ICE officials say the move is intended to align with the agency’s mission of concentrating its resources on removing violent offenders.

The memo “provides guidance for ICE law enforcement personnel and attorneys… designed to help ICE better focus on meeting the priorities of both the agency and the Secure Communities program to use limited resources to target criminals and those that put public safety at risk,” Carl Rusnok, ICE’s director of communications for the Central Region in Dallas, wrote in an email.

The directive comes as ICE has drawn a flurry of criticism for deporting minor offenders and in some cases legal residents, whose fingerprints are run through the Secure Communities program to see of they are eligible for removal under federal law.

While some say it’s an admission that the Obama administration needs to address the problem of illegal immigration, opponents of SB9 say it could breed more confusion and longer detention for non-offenders.

“Once you detain someone you have to take action on that file. And very few people have the courage to stand up and do the release,” said Robert Loughran, a partner with the FosterQuan law firm in Houston. “I have specifically seen cases and worked on cases where the government has been unable to articulate what its concern or danger is, and you cannot get a single officer to put a signature on a release.”

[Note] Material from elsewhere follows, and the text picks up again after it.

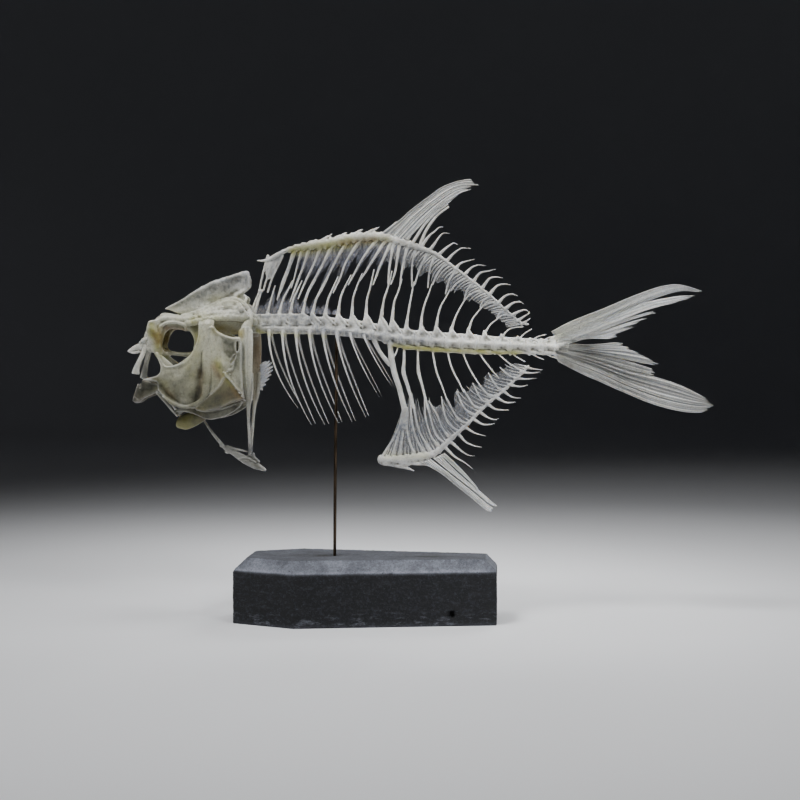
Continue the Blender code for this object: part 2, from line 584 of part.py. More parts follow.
def cheeks(bone, pale):
    """Palate arch and jaw support, then the gill cover's bones outside and behind it."""
    cheek = plate([(-106.6, 136.4), (-103.2, 131.8), (-98.6, 129.5), (-94.0, 130.0), (-90.4, 134.3),
                   (-87.8, 137.9), (-87.2, 143.0), (-86.4, 153.6), (-80.6, 153.6), (-80.1, 140.4),
                   (-81.1, 127.7), (-82.6, 115.0), (-85.2, 108.6), (-94.3, 108.6), (-102.0, 112.6),
                   (-106.1, 116.6), (-106.4, 121.6), (-113.6, 122.9), (-107.3, 124.4), (-104.6, 126.9),
                   (-104.6, 131.0)], 1.0, -8.2, -0.13, -114.0)
    both_sides("cheek", [cheek], bone)
    crescent = bar([(-82.2, -14.0, 150.0), (-80.6, -14.2, 133.0), (-80.2, -14.2, 120.0),
                    (-84.6, -13.8, 111.4), (-93.6, -12.7, 108.6), (-102.4, -11.6, 113.4)],
                   [1.5, 2.1, 2.3, 2.2, 1.5, 0.7], [0.6, 0.6, 0.6, 0.6, 0.55, 0.45])
    both_sides("preopercle", [crescent], bone)
    cover = plate([(-77.6, 147.6), (-75.6, 148.4), (-70.7, 145.4), (-63.6, 143.3), (-62.0, 140.3),
                   (-62.2, 132.8), (-62.0, 122.7), (-61.4, 114.0), (-66.2, 117.8), (-70.7, 122.4),
                   (-76.6, 117.6), (-77.5, 122.7), (-77.6, 135.3)], 0.9, -13.9, -0.02, -70.0)
    both_sides("opercle", [cover], bone)
    lower = plate([(-81.0, 112.9), (-77.2, 116.5), (-70.7, 121.6), (-66.1, 116.9), (-61.6, 112.8),
                   (-64.4, 110.6), (-71.0, 108.2), (-80.6, 106.8), (-82.2, 108.4)], 0.7, -13.2, 0.06, -82.0)
    both_sides("subopercle", [lower], pale)


def hyoids(bone, fatty):
    """Throat bones: a bar on each side with its thin forked strut, and the keel between them."""
    arch = bar([(-96.6, -1.9, 105.9), (-91.0, -3.8, 108.4), (-82.0, -8.6, 108.4), (-74.0, -10.2, 106.4),
                (-65.6, -10.8, 109.4)], [0.7, 1.5, 1.8, 2.2, 0.7], [0.5, 0.6, 0.6, 0.5, 0.45])
    strut = bar([(-106.8, -8.0, 115.4), (-102.4, -5.5, 110.4), (-96.6, -1.9, 104.8)], [1.1, 0.9, 0.8], 0.5)
    both_sides("hyoid", [arch, strut], bone)
    keel = loft([[(x, -half * 0.5, high), (x, half * 0.5, high), (x, half, low + 0.6 * (high - low)),
                  (x, half * 0.4, low), (x, -half * 0.4, low), (x, -half, low + 0.6 * (high - low))]
                 for x, low, high, half in [(-98.0, 98.2, 101.4, 1.6), (-95.6, 96.8, 104.2, 2.6),
                                            (-91.0, 97.6, 106.2, 2.9), (-86.6, 99.8, 106.0, 2.4),
                                            (-83.4, 102.6, 105.4, 1.6)]])
    node("urohyal", [keel], fatty)


def shoulder(bone, pale):
    """Shoulder blades of both sides, the stub of the right breast fin and the pelvic bones."""
    blade = bar([(-59.4, -10.4, 152.6), (-59.9, -11.9, 147.0), (-59.7, -12.4, 137.0), (-59.7, -12.2, 126.0),
                 (-59.7, -11.2, 115.0), (-58.9, -8.2, 106.0), (-59.5, -3.8, 94.0), (-60.4, -1.25, 85.0)],
                [1.6, 2.8, 2.5, 2.2, 2.0, 1.2, 0.8, 0.8], [0.6, 0.7, 0.7, 0.7, 0.7, 0.6, 0.55, 0.6])
    both_sides("cleithrum", [blade], bone)
    fin = plate([(-57.0, 130.3), (-52.3, 132.4), (-50.7, 130.3), (-51.8, 125.0), (-57.0, 116.1)],
                0.7, 12.4, 0.35, -57.0)
    node("pectoral_fin_right", [fin], pale)
    pelvis = bar([(-83.9, 101.5), (-79.4, 94.4), (-75.8, 89.6), (-70.2, 85.8), (-63.2, 83.0), (-57.6, 79.8),
                  (-52.9, 76.7)],
                 [0.6, 0.8, 1.5, 1.9, 2.8, 2.5, 0.7], [0.6, 0.8, 1.6, 2.2, 2.6, 2.2, 0.8], 6)
    node("pelvis", [pelvis], bone)


def build():
    clear_scene()
    bone = material("dry_bone", BONE, 0.55)
    pale = material("thin_bone", PALE_BONE, 0.5)
    fatty = material("fat_stained_bone", FATTY_BONE, 0.45)
    stand_base(material("cast_concrete", CONCRETE, 0.9))
    stand_rod(material("dark_metal_rod", BRONZE, 0.4, 1.0))
    neurocranium(bone)
    jaws(bone)
    cheeks(bone, pale)
    hyoids(bone, fatty)
    shoulder(bone, pale)
    vertebrae(bone)
    ribs(bone)
    predorsal(bone)
    dorsal_supports(bone)
    dorsal_lobe(bone)
    anal_supports(bone)
    anal_lobe(bone)
    caudal_lobes(bone)


build()
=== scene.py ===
import bpy
import numpy as np
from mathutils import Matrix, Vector


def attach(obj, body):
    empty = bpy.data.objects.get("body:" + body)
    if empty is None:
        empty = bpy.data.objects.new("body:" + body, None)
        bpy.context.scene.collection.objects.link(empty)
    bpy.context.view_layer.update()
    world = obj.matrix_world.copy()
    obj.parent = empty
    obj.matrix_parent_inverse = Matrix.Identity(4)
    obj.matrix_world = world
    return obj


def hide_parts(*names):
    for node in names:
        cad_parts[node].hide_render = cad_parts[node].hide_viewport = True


# lengths are in millimetres until a mesh is made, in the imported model's frame: x to the tail, z up,
# y to the fish's right side
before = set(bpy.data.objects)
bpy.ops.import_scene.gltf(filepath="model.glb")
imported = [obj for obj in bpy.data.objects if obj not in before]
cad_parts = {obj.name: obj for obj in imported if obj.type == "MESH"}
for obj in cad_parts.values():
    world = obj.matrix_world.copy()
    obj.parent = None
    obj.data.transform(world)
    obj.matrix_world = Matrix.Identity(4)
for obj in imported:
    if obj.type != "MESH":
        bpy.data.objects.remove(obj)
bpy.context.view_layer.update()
mm = 0.001
noTris = np.zeros((0, 3), int)
print("stage: frame loaded")


# the cubic through evenly numbered knots: two knots and their central differences, blended
def curveThrough(knots, count):
    knots = np.asarray(knots, float)
    slopes = np.gradient(knots, axis=0)
    at = np.linspace(0, len(knots) - 1, count)
    k = np.minimum(at.astype(int), len(knots) - 2)
    t = (at - k)[:, None]
    return ((2 * t**3 - 3 * t**2 + 1) * knots[k] + (t**3 - 2 * t**2 + t) * slopes[k]
            + (3 * t**2 - 2 * t**3) * knots[k + 1] + (t**3 - t**2) * slopes[k + 1])


# the same cubic closed on itself: the knots are repeated round both ends and the middle is kept
def closedCurve(knots, perKnot=4):
    knots = np.asarray(knots, float)
    wrapped = np.concatenate([knots[-2:], knots, knots[:3]])
    whole = curveThrough(wrapped, (len(wrapped) - 1) * perKnot + 1)
    return whole[2 * perKnot:(2 + len(knots)) * perKnot]


# points of the fish's flat plane, x and z, as x, 0 and z; points that have a y already stay as they are
def lift(flat):
    flat = np.asarray(flat, float)
    return flat if flat.shape[1] == 3 else np.insert(flat, 1, 0, axis=1)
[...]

That “limbo” says, Loughran, could lead to non-offenders and even witnesses to crimes being held for weeks or even years, which could also swell jail populations and cost cities and counties millions of dollars a year in detention costs.

“Lawfully Detained”

Concerns have also been raised over what’s not in the House and Senate bills: what to do with someone detained and thought to be in the country illegally, but not arrested and charged.

“ICE’s recent announcement about fine tuning the Secure Communities program to deport the most serious violators is yet another reason why law enforcement officials such as Harris County Sheriff Adrian Garcia continue to seek clarity from the Legislature about the intent and the reality of SB9,” said Alan Bernstein, a spokesman for that department. “If ICE, in its refreshed system of priorities, is not going to have the resources to come out to a traffic stop in rush hour and detain someone solely because of their immigration status… then this agency wonders what the use of the law would be.” Bernstein emphasized, however, that the agency is not against the bill, and its current practices would not violate its provisions if it passes.

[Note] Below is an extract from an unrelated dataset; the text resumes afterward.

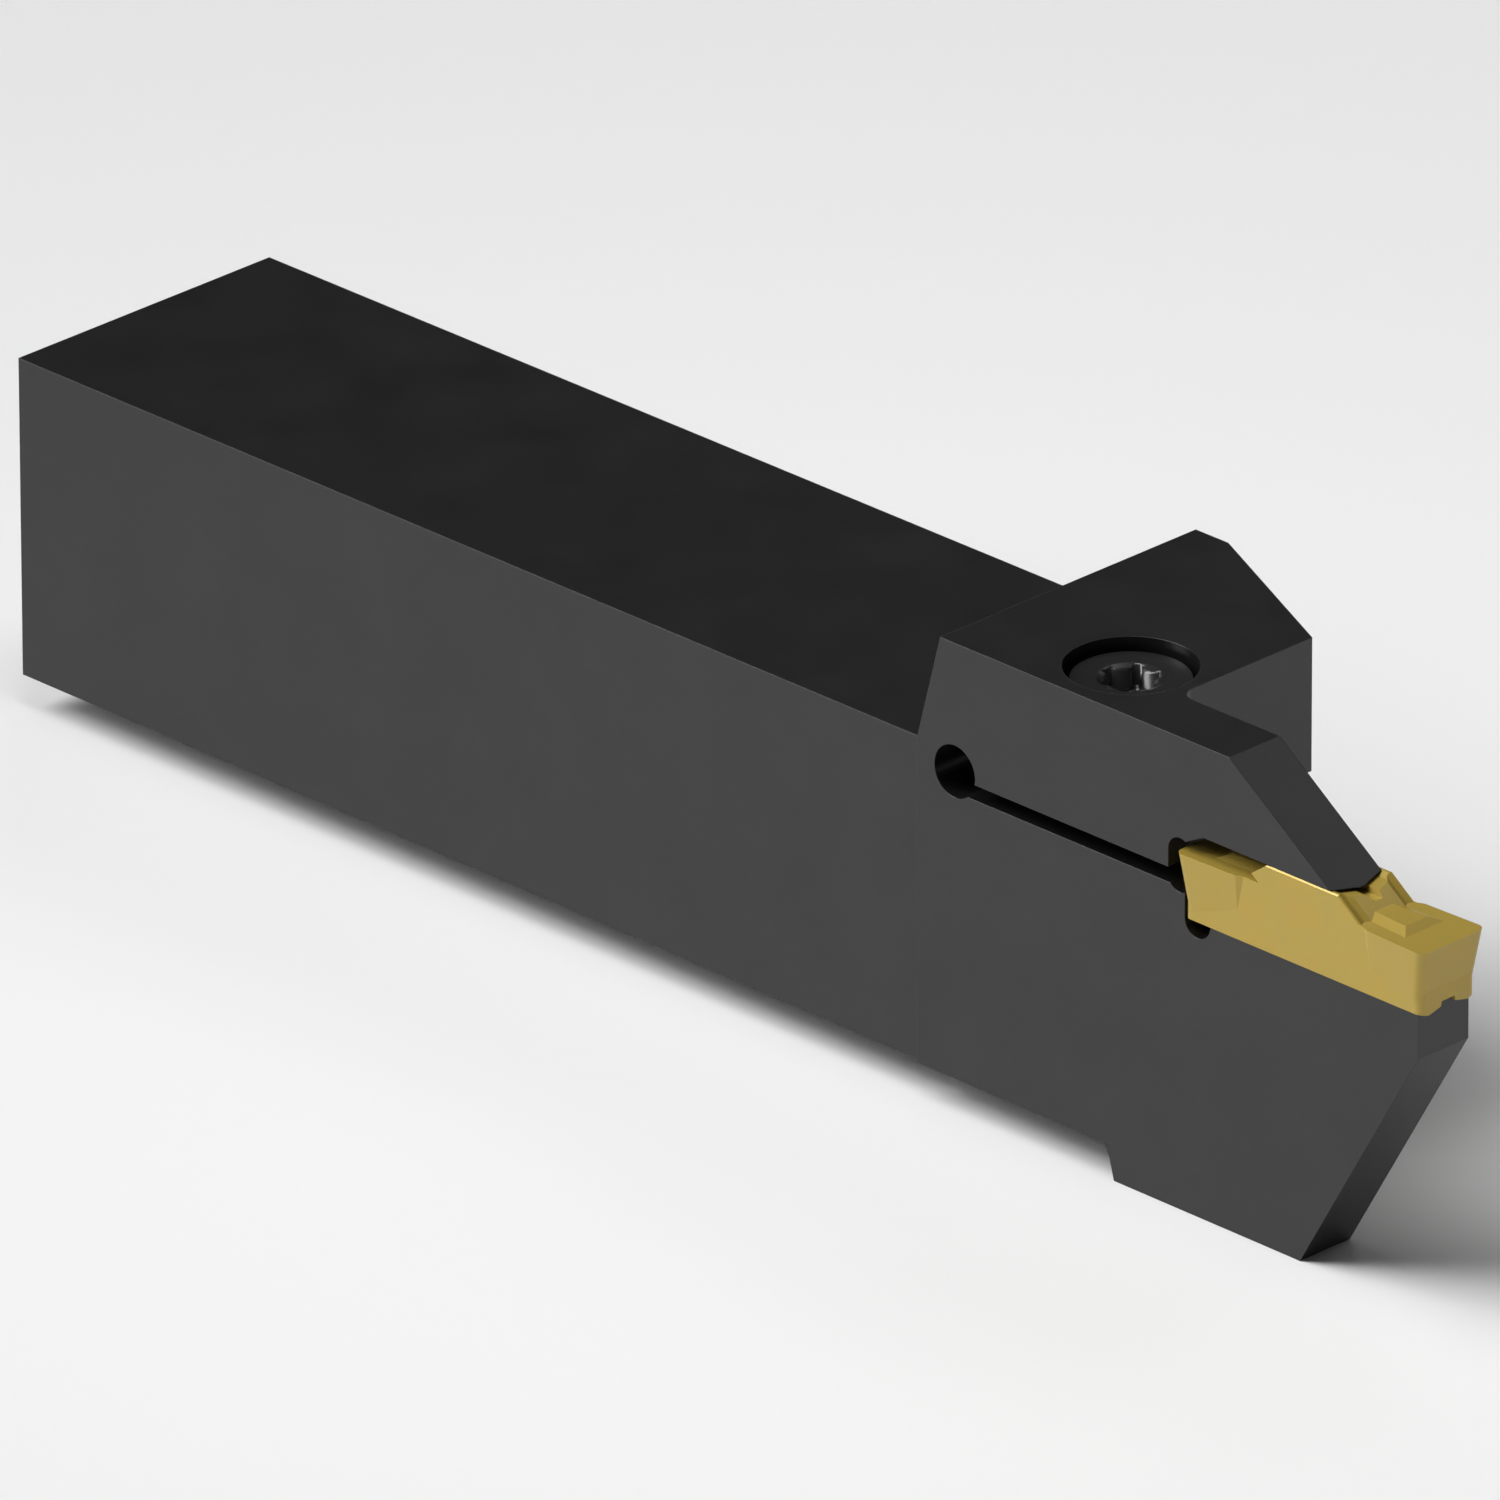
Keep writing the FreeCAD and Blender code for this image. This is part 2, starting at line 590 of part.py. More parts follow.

Asked about ICE’s policy on illegal immigrants officially detained but not arrested, Crusnok said: “ICE field agents and officers must handle situations on a case-by-case basis, and based on many factors, including, but not limited to, the available operational resources. However, it must be emphasized that ICE is focused on sensible, effective immigration enforcement that prioritizes efforts first on those serious criminal aliens who present the greatest risk to the security of our communities, not sweeps or raids to target undocumented immigrants indiscriminately.”

SB9 and HB9 were left pending in this week’s committee hearing following more than nine hours of testimony. A decision on whether the bill advances could come Friday, when the committee meets to take up pending business. The special session ends on Wednesday.